++++ Input records

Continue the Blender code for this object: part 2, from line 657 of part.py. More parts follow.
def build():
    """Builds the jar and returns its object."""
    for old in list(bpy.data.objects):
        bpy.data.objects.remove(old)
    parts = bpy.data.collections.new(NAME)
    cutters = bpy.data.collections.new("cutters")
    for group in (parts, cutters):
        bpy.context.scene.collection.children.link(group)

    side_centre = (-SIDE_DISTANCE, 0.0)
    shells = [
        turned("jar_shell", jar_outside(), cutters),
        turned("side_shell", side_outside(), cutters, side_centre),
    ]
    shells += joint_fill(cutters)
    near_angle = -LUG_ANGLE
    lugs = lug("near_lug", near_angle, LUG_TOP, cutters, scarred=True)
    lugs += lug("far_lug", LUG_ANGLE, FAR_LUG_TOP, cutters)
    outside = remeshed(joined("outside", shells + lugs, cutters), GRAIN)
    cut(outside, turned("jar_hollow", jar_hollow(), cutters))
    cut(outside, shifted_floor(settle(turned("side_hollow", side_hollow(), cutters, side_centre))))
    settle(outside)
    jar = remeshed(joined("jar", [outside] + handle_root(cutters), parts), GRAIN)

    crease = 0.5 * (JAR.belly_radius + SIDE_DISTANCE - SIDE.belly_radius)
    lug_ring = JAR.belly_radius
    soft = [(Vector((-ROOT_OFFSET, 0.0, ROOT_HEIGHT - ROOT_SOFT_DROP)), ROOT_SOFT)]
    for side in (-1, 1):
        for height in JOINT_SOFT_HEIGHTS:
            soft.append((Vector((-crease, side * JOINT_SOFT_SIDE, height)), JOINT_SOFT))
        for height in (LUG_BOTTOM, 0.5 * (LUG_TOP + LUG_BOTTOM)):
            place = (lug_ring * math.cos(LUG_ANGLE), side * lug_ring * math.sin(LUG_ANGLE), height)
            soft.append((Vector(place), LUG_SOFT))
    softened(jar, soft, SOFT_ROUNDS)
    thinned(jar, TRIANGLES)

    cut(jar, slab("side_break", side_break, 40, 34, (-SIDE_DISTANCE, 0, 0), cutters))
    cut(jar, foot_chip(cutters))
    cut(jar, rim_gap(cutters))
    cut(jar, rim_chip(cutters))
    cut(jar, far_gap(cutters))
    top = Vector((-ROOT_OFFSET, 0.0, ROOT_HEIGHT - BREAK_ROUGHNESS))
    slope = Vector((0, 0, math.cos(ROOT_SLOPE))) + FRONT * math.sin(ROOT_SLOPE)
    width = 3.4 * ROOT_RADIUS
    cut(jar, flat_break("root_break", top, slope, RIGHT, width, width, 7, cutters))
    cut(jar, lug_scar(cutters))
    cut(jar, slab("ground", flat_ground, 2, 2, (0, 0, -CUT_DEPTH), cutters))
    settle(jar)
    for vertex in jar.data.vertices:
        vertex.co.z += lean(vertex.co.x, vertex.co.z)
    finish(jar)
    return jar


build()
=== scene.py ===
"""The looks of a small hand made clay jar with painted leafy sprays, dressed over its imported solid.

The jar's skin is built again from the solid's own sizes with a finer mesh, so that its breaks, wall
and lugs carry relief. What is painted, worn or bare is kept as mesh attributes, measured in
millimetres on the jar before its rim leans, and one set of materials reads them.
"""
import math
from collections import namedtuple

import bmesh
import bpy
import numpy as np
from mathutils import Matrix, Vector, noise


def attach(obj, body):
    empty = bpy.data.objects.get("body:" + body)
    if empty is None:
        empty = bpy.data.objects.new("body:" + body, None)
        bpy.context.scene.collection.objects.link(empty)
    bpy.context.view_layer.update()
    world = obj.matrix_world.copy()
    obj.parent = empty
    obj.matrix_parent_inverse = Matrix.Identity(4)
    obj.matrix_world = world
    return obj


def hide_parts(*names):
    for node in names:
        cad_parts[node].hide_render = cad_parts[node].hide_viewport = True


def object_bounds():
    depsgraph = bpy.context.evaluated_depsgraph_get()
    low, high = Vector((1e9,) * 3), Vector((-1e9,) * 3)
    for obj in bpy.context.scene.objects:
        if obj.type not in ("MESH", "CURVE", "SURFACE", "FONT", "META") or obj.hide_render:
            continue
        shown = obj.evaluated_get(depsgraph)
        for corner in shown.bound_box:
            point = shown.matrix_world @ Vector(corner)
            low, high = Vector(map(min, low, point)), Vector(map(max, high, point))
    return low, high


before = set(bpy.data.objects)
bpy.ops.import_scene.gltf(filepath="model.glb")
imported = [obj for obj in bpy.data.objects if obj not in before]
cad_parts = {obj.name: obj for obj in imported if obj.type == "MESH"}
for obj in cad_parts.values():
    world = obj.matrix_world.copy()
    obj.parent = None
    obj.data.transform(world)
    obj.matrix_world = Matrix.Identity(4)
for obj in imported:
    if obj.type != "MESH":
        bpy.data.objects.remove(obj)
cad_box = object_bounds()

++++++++
++++ Input records

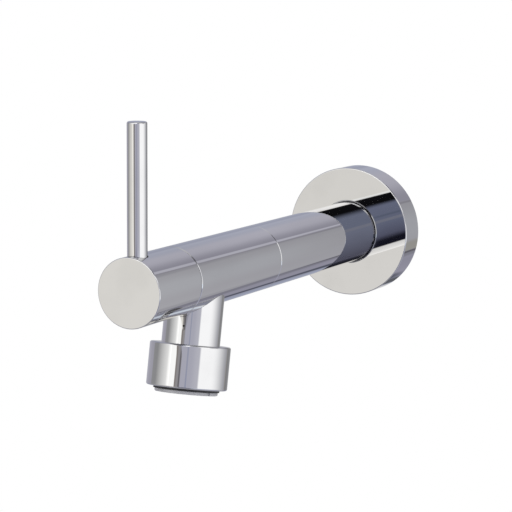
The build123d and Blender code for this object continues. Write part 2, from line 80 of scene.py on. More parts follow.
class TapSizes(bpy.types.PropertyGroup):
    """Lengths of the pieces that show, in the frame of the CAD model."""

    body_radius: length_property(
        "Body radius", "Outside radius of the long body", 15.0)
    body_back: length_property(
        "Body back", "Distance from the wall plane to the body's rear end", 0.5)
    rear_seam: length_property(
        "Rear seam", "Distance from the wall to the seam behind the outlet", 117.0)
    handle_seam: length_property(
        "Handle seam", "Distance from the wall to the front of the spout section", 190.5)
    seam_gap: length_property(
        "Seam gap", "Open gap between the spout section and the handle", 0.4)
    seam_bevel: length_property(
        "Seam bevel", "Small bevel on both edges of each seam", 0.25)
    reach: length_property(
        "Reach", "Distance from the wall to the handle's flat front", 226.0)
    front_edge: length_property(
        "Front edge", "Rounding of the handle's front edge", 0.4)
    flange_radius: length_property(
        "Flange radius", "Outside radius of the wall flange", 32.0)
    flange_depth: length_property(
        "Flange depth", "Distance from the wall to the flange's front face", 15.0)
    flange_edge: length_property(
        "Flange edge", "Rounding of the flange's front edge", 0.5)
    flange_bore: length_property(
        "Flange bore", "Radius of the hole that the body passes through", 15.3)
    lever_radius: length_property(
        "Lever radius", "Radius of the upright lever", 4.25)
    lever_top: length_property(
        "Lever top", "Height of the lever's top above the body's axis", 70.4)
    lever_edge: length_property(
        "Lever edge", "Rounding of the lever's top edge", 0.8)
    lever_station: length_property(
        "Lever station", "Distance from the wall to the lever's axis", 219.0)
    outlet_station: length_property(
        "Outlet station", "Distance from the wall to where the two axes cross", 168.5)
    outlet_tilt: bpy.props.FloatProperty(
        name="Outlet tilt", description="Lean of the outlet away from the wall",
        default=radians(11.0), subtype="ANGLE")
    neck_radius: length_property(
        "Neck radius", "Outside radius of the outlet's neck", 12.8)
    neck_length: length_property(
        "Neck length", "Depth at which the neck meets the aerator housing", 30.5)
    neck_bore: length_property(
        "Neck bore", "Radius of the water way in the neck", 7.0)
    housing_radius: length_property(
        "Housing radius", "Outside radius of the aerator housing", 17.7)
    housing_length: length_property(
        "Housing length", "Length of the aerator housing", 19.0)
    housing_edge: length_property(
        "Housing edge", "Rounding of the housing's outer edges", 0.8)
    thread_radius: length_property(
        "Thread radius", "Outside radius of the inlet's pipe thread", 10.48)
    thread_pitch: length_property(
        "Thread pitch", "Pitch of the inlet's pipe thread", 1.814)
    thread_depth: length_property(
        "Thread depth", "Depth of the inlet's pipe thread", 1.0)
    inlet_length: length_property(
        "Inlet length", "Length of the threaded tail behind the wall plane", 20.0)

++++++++

§ Given exercise: Give again, word for word, only the lines running from the line with "0, 0), cutters))" through the line with "if empty is"; include both of those lines.

§ Exercise output:
    cut(jar, slab("side_break", side_break, 40, 34, (-SIDE_DISTANCE, 0, 0), cutters))
    cut(jar, foot_chip(cutters))
    cut(jar, rim_gap(cutters))
    cut(jar, rim_chip(cutters))
    cut(jar, far_gap(cutters))
    top = Vector((-ROOT_OFFSET, 0.0, ROOT_HEIGHT - BREAK_ROUGHNESS))
    slope = Vector((0, 0, math.cos(ROOT_SLOPE))) + FRONT * math.sin(ROOT_SLOPE)
    width = 3.4 * ROOT_RADIUS
    cut(jar, flat_break("root_break", top, slope, RIGHT, width, width, 7, cutters))
    cut(jar, lug_scar(cutters))
    cut(jar, slab("ground", flat_ground, 2, 2, (0, 0, -CUT_DEPTH), cutters))
    settle(jar)
    for vertex in jar.data.vertices:
        vertex.co.z += lean(vertex.co.x, vertex.co.z)
    finish(jar)
    return jar


build()
=== scene.py ===
"""The looks of a small hand made clay jar with painted leafy sprays, dressed over its imported solid.

The jar's skin is built again from the solid's own sizes with a finer mesh, so that its breaks, wall
and lugs carry relief. What is painted, worn or bare is kept as mesh attributes, measured in
millimetres on the jar before its rim leans, and one set of materials reads them.
"""
import math
from collections import namedtuple

import bmesh
import bpy
import numpy as np
from mathutils import Matrix, Vector, noise


def attach(obj, body):
    empty = bpy.data.objects.get("body:" + body)
    if empty is None:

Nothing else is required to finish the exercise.